The best way to learn is by doing, in my experience, so today I took a few hours to try build a Steam Web API client with a hardcoded interface and a (mostly) dynamically generated implementation. The results of that can be found here.

If you have a basic grasp of reflection in .NET, the rest is actually quite simple. Reflection, or introspection, is the ability to ask the runtime information about what’s going on, and sometimes to change it. Things like:

  • What’s the name of the class I’m in?
  • Is this class a subclass of that class?
  • Is this unknown object a string?
  • Does MyFooClass have a method named “BarMethod”?
  • Set the instance variable (field in .NET) named “myvar” on this object to the value “avalue”.

And plenty more. Fortunately, creating the structure of methods in fairly easy as they use the same objects that .NET’s reflection APIs use. Calling methods from methods is also fairly easy, as calling a method requires a MethodInfo - another object used by ‘normal’ reflection. Below is halfway between a blog post and journal notes.

That said, it’s still pretty low-level. For example, in order to call a method one has to set up all the method arguments in the correct order, and then call the method. For example, the following constructor

public MyClass(string thing)
    : base(thing)

is about as simple as a constructor of a subclass can get.

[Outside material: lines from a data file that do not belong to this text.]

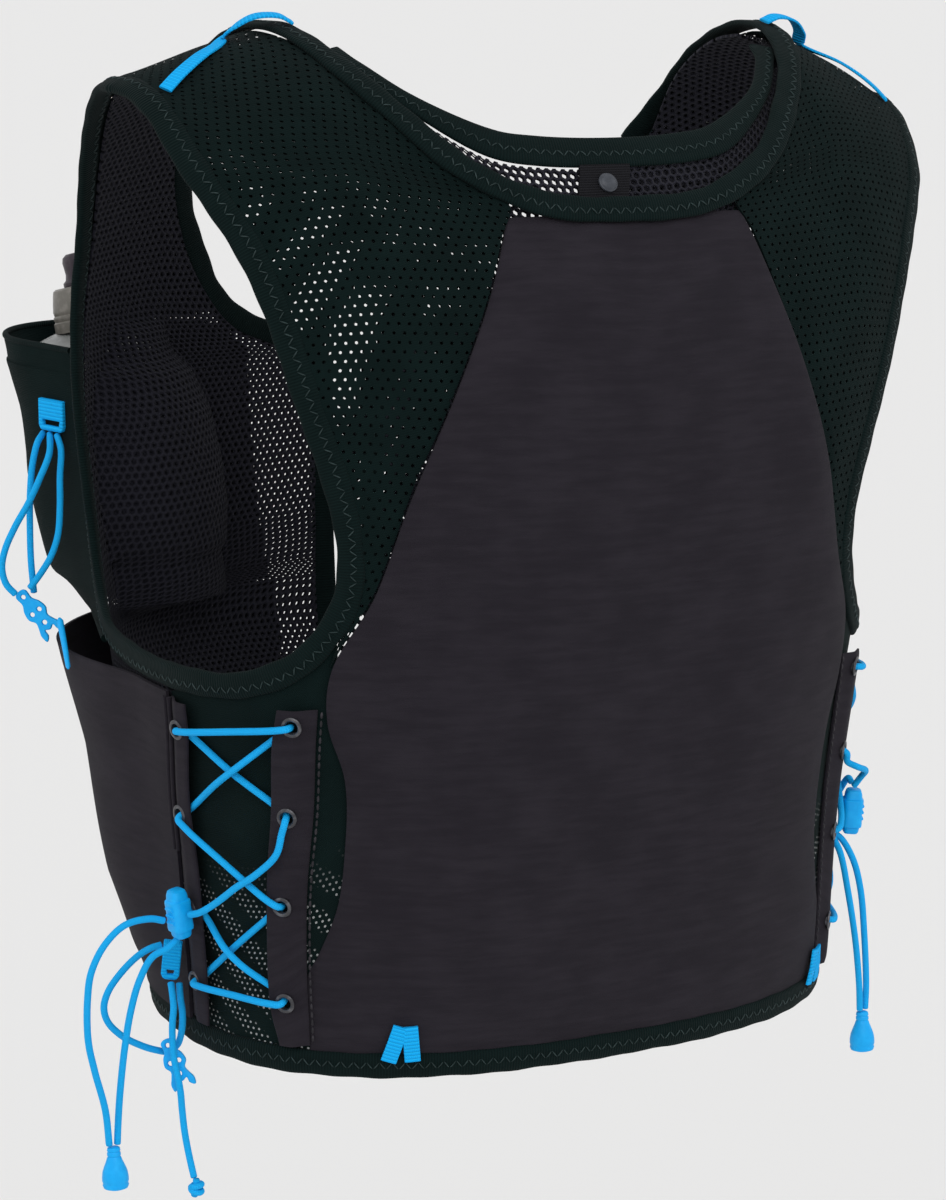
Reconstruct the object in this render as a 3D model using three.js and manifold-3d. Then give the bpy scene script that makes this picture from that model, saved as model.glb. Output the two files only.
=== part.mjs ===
// Running hydration vest, millimetres, +Z up.
// The wearer faces -Y, the wearer's left is +X, the origin lies midway between the shoulder tops.
// Every cloth piece is a thin wall over one torso form. A place on it is given by a turn about the
// torso (0 at the side, 90 at the middle of the back, -90 at the middle of the front) and a drop.
import * as THREE from 'three';
import { mergeVertices } from 'three/addons/utils/BufferGeometryUtils.js';
import Module from 'manifold-3d';

const wasm = await Module();
wasm.setup();

// torso form
const LENGTH = 400;
const SHOULDER_HALF = 210;
const HEM_HALF = 143;
const WIDTH_EASE = 1.7;
const BACK_DEPTH = 118;
const BACK_HEM_DEPTH = 100;
const FRONT_DEPTH = 132;
const FRONT_HEM_DEPTH = 108;
const CROWN = 170;
const SQUARENESS = 2.45;
const DEPTH_EASE_START = 190;

// how it hangs: the shoulders fall outwards and lean a little to the wearer's right
const DROP_LEFT = 30;
const DROP_RIGHT = 44;
const DROP_FROM = 108;
const DROP_TO = 200;
const LIFT = 3;
const SWAY = 9;
const HANG_FADE = 200;
const HEM_SWAY = 5;
const HEM_SWAY_FROM = 300;

// cloth
const GAP = 0.35;
const MESH_WALL = 1.3;
const KNIT_WALL = 1.3;
const LAYER_GAP = 0.4;
const SHOULDER_SINK = 2.0;
const BINDING_WIDTH = 10.5;
const BINDING_WALL = 4.2;
const NECK_LINING_WALL = 2.4;
const BACK_FULLNESS = 5;

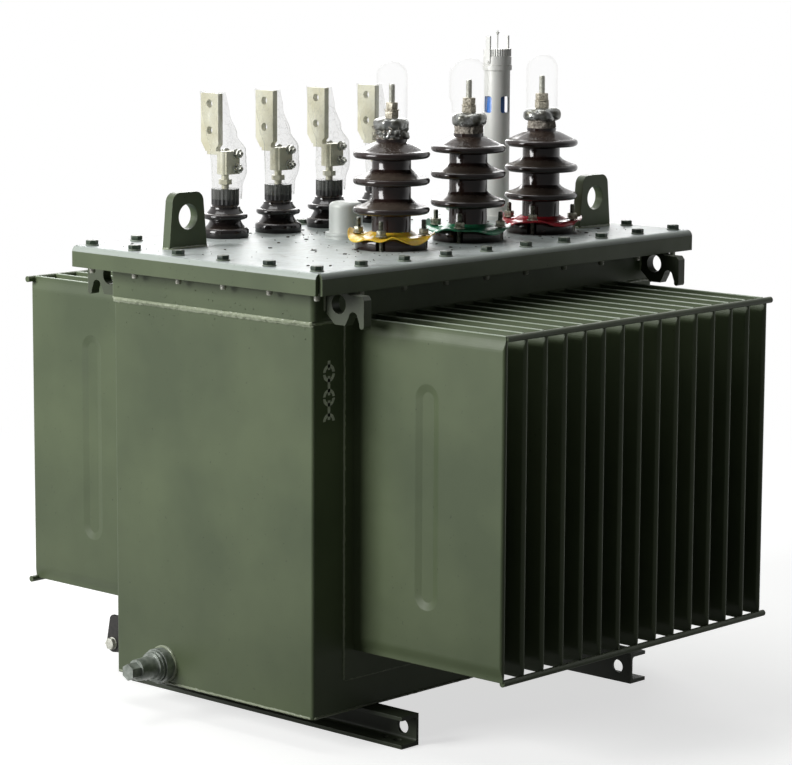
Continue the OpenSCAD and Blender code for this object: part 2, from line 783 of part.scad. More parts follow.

When dynamically generating it, that becomes:

TypeBuilder typeBuilder; // get this from somewhere
var constructorBuilder = typeBuilder.DefineConstructor(MethodAttributes.Public | MethodAttributes.HideBySig, CallingConventions.HasThis, new[] { typeof(string) });
var baseConstructor = typeof(BaseClass).GetConstructor(BindingFlags.Public | BindingFlags.Instance, null, new Type[] { typeof(string) }, new ParameterModifier[] { });
var il = constructorBuilder.GetILGenerator();

il.Emit(OpCodes.Ldarg_0); // this
il.Emit(OpCodes.Ldarg_1); // thing
il.Emit(OpCodes.Call, baseConstructor);

So here the ‘OpCode’ ldarg loads an argument onto the evaluation stack. The first argument (zero-indexed) for an instance method has to be this based on the calling convention. Then the first argument is ldarg 1, the second is ldarg 2 and so on.

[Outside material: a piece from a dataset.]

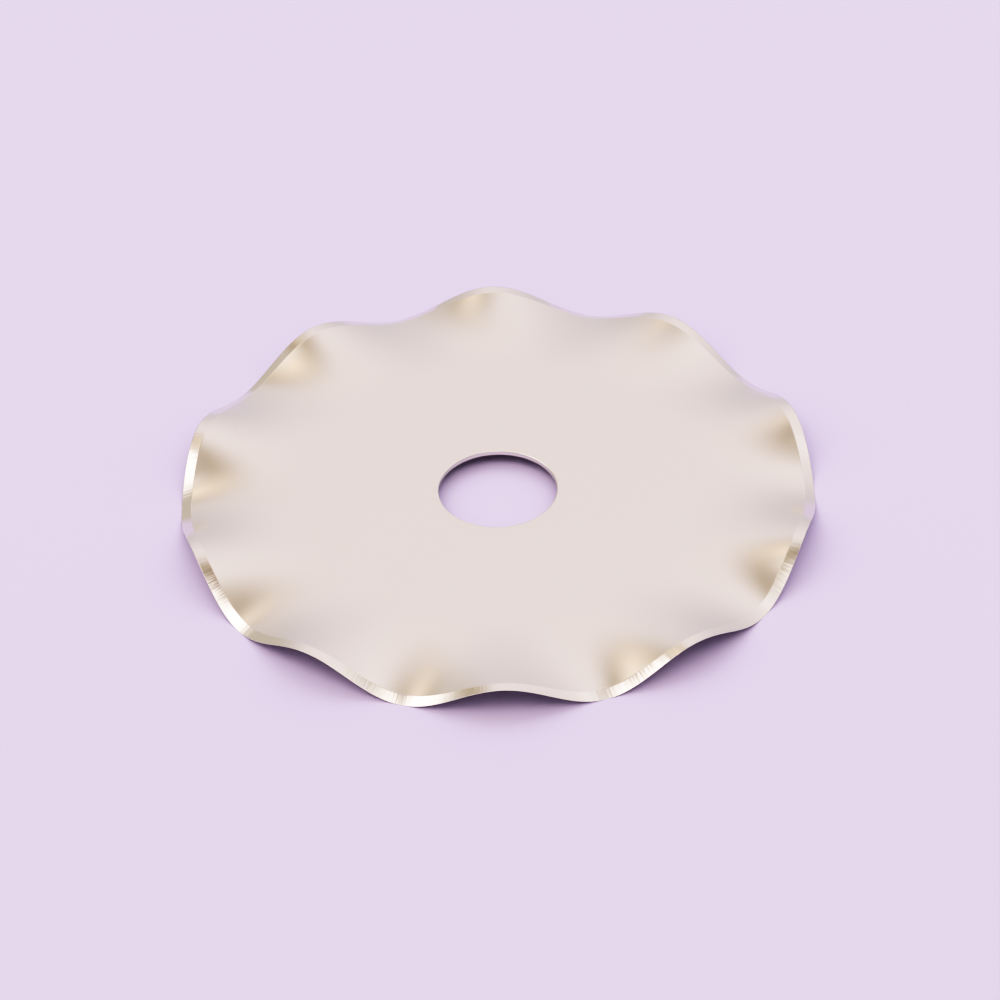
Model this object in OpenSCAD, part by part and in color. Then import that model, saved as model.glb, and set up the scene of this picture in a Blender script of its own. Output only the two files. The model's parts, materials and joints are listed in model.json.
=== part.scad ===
// Wavy rotary cutter blade
// A thin round blade, pressed into waves round its rim and ground to an edge on both faces.
// It lies flat, with the bore along Z and its middle at the origin, halfway through the sheet.
// Lengths are in millimetres and angles in degrees.

/* [Blank] */
// Diameter of the flat disc that the blade is pressed from, which is its nominal size
blank_d = 45; // [40:0.5:60]
// Thickness of the steel sheet
sheet_t = 0.35; // [0.2:0.05:0.5]
// Diameter of the hole that turns on the cutter's pin
bore_d = 8; // [6:0.5:10]
// Width of the chamfer that takes the burr off the hole's rims
bore_edge = 0.04; // [0.02:0.01:0.08]

/* [Waves] */
// Number of waves round the rim
waves = 10; // [6:1:14]
// Height of the waves at the rim, from trough to crest
wave_h = 1.94; // [0.6:0.02:2.2]
// How far the waves reach in from the rim, where the flat middle ends
wave_reach = 8; // [6:0.5:9]

/* [Cutting edge] */
// Width of the ground bevel on each face
bevel_w = 0.7; // [0.4:0.05:1.4]

/* [Smoothness] */
// Flat facets along one wave
wave_steps = 24; // [12:2:30]
// Rings of facets between the flat middle and the bevel
wave_rings = 7; // [4:1:8]

/* [Hidden] */
steel = [0.84, 0.81, 0.78];
bore_sides = 96;

// Pressing keeps the length of the blank's rim, so the taller the waves, the smaller the blade.
// A rim of radius r with waves of amplitude a has about the length of a circle of r + (waves a)^2 / 4r.
blank_r = blank_d / 2;
rim_r = (blank_r + sqrt(pow(blank_r, 2) - pow(waves * wave_h / 2, 2))) / 2;
bevel_r = rim_r - bevel_w;
flat_r = rim_r - wave_reach;
steps = waves * wave_steps;

// The waves rise from the flat middle as a parabola, and one of their crests lies on +Y
function rise(r) = (r - flat_r) / wave_reach;
function wave_angle(a) = waves * (a - 90);
function height(r, a) = wave_h / 2 * pow(rise(r), 2) * cos(wave_angle(a));

// Slopes of the sheet's middle surface, outwards and round the blade
function slope_out(r, a) = wave_h / wave_reach * rise(r) * cos(wave_angle(a));
function slope_round(r, a) = -waves / r * wave_h / 2 * pow(rise(r), 2) * sin(wave_angle(a));

// Direction square to the sheet, pointing up
function upright(r, a) =
    let (out = slope_out(r, a), round = slope_round(r, a))
    let (n = [round * sin(a) - out * cos(a), -out * sin(a) - round * cos(a), 1])
    n / norm(n);

// Point of the sheet, offset from its middle surface by d
function skin(r, a, d) = [r * cos(a), r * sin(a), height(r, a)] + d * upright(r, a);

// Half section of the sheet from the flat middle to the cutting edge and back, as radius and offset
upper_face = [for (i = [0:wave_rings]) [flat_r + (bevel_r - flat_r) * i / wave_rings, sheet_t / 2]];
lower_face = [for (i = [wave_rings:-1:0]) [upper_face[i][0], -sheet_t / 2]];
section = concat(upper_face, [[rim_r, 0]], lower_face);

// The whole pressed sheet, before its bore: the section swept round, over the waves
module wavy_sheet() {
    last = len(section) - 1;
    points = [for (p = section, k = [0:steps - 1]) skin(p[0], 360 * k / steps, p[1])];
    upper_flat = [for (k = [steps - 1:-1:0]) k];
    lower_flat = [for (k = [0:steps - 1]) last * steps + k];
    bands = [
        for (i = [0:last - 1], k = [0:steps - 1])
            let (here = i * steps, next = here + steps, after = (k + 1) % steps)
            each [
                [here + k, here + after, next + after],
                [here + k, next + after, next + k]
            ]
    ];
    polyhedron(points, concat([upper_flat], bands, [lower_flat]));
}

// What the bore takes away: a cylinder that flares at 45 degrees at both faces, and runs past them
module bore_cut() {
    wall = sheet_t / 2 - bore_edge;
    end = sheet_t;
    r = bore_d / 2;
    flare = r + end - wall;
    rotate_extrude($fn = bore_sides)
        polygon([[0, -end], [flare, -end], [r, -wall], [r, wall], [flare, end], [0, end]]);
}

module blade() {
    color(steel)
        difference() {
            wavy_sheet();
            bore_cut();
        }
}

blade();
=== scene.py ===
import json
import math

import bpy
from bpy.props import FloatProperty, FloatVectorProperty, IntProperty, PointerProperty
from mathutils import Matrix, Vector


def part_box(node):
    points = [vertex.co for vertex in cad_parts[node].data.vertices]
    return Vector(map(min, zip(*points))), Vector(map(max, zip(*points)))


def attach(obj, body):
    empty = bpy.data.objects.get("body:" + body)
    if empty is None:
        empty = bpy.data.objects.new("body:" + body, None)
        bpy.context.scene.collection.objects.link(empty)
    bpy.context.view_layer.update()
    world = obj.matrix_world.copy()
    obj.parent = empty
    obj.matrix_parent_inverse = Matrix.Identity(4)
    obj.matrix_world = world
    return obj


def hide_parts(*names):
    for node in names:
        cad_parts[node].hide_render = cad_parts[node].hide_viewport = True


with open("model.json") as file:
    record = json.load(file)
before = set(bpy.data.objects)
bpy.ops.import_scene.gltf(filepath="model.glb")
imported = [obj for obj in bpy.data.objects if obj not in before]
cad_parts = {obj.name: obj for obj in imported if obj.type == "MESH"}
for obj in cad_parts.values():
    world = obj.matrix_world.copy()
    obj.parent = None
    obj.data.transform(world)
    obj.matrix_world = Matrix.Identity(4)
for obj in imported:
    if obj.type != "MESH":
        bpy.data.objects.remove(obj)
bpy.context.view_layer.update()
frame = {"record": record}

bl_info = {
    "name": "Wavy Rotary Blade",
    "version": (1, 0, 0),
    "blender": (4, 5, 0),
    "location": "3D View > Sidebar > Blade",
    "description": "Presses and grinds a wavy rotary cutter blade, and lights it in a small studio",
    "category": "Add Mesh",
}

MM = 0.001
MICRON = 0.001 * MM
NODE = "blade"
BODY = "root"

# Sizes that the frame already holds
LOW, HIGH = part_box(NODE)
MOUNTS = {mount["name"]: mount for mount in frame["record"]["mounts"]}
RIM_RADIUS = (HIGH.y - LOW.y) / 2
WAVE_HEIGHT = HIGH.z - LOW.z
BORE_RADIUS = MOUNTS["bore"]["dims"]["r_mm"] * MM
SHEET = 2 * MOUNTS["upper_face"]["pos_m"][2]


class Value:
    """A socket that Python arithmetic turns into Math nodes, in a geometry or a shader tree."""

    def __init__(self, graph, socket):
        self.graph = graph
        self.socket = socket

    def output(self, name):
        return Value(self.graph, self.socket.node.outputs[name])

    def math(self, operation, *others):
        return self.graph.node("ShaderNodeMath", {"operation": operation}, [self, *others])

    def __add__(self, other):
        return self.math("ADD", other)

    __radd__ = __add__

    def __mul__(self, other):
        return self.math("MULTIPLY", other)

    __rmul__ = __mul__

    def __sub__(self, other):
        return self.math("SUBTRACT", other)

    def __rsub__(self, other):
        return self * -1 + other

    def __truediv__(self, other):
        return self.math("DIVIDE", other)

    def __rtruediv__(self, other):
        return self.math("POWER", -1) * other

    def __pow__(self, other):
        return self.math("POWER", other)

    def __neg__(self):
        return self * -1

    def step(self, low, high):
        """0 below low and 1 above high, with a smooth rise between. High may be the lower one."""
        settings = {"interpolation_type": "SMOOTHSTEP"}
        return self.graph.node("ShaderNodeMapRange", settings, [self, low, high, 0, 1])


class Graph:
    """Adds nodes to a tree, each from its type, its settings and what its sockets hold."""

    def __init__(self, tree):
        self.tree = tree

    def node(self, kind, settings=None, values=()):
        new = self.tree.nodes.new(kind)
        for name, setting in (settings or {}).items():
            setattr(new, name, setting)
        pairs = values.items() if isinstance(values, dict) else enumerate(values)
        for key, value in pairs:
            if isinstance(value, Value):
                self.tree.links.new(value.socket, new.inputs[key])
            else:
                new.inputs[key].default_value = value
        shown = [socket for socket in new.outputs if socket.enabled]
        return Value(self, shown[0]) if shown else None

    def vector(self, x, y, z):
        return self.node("ShaderNodeCombineXYZ", None, [x, y, z])

    def split(self, vector):
        parts = self.node("ShaderNodeSeparateXYZ", None, [vector])
        return parts, parts.output("Y"), parts.output("Z")

    def mix(self, share, first, second):
        """first where share is 0 and second where it is 1. Both are colours."""
        new = self.tree.nodes.new("ShaderNodeMix")
        new.data_type = "RGBA"
        # The node keeps its colours in inputs 6 and 7 and in output 2
        for index, value in ((0, share), (6, first), (7, second)):
            if isinstance(value, Value):
                self.tree.links.new(value.socket, new.inputs[index])
            elif index:
                new.inputs[index].default_value = (*value, 1)
            else:
                new.inputs[index].default_value = value
        return Value(self, new.outputs[2])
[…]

Once the evaluation stack contains all the arguments we need, we can call a method using the call OpCode. After the method is called, the return value of that method will be on the top of the evaluation stack to pass on to another method, or in this case, to return it and end the function.

Regarding local variables, there’s a list that has to be maintained by the person writing the opcodes. For the dictionary of API parameters, for example, there’s one local variable (the dictionary) so we store it in position 0 using the stloc opcode. Later, when passing the variable to another method, we can retrieve it using the ldloc opcode.

Some opcodes have seemingly shorthand codes. For example, il.Emit(OpCodes.Ldarg, 0) and il.Emit(OpCodes.Ldarg_0) seem to be identical.

When calling a method, scalar types such as integers have to be boxed. This can be done through il.Emit(OpCodes.Box, typeOfVariableHere) immediately after loading the variable onto the stack.

Constants can be loaded onto the stack using other ld* opcodes. For example, ldstr will load a string (e.g. il.Emit(OpCodes.Ldstr, "String Theory")).

The newobj opcode is the equivalent of the new keyword. Give it a constructor and it will create an object for you.

I’ve probably only just scratched the surface, but it’s good to be able to finally have some understanding of what IL opcodes mean - and it’s always cool to learn what’s going on at a much lower level than the happy world of abstraction.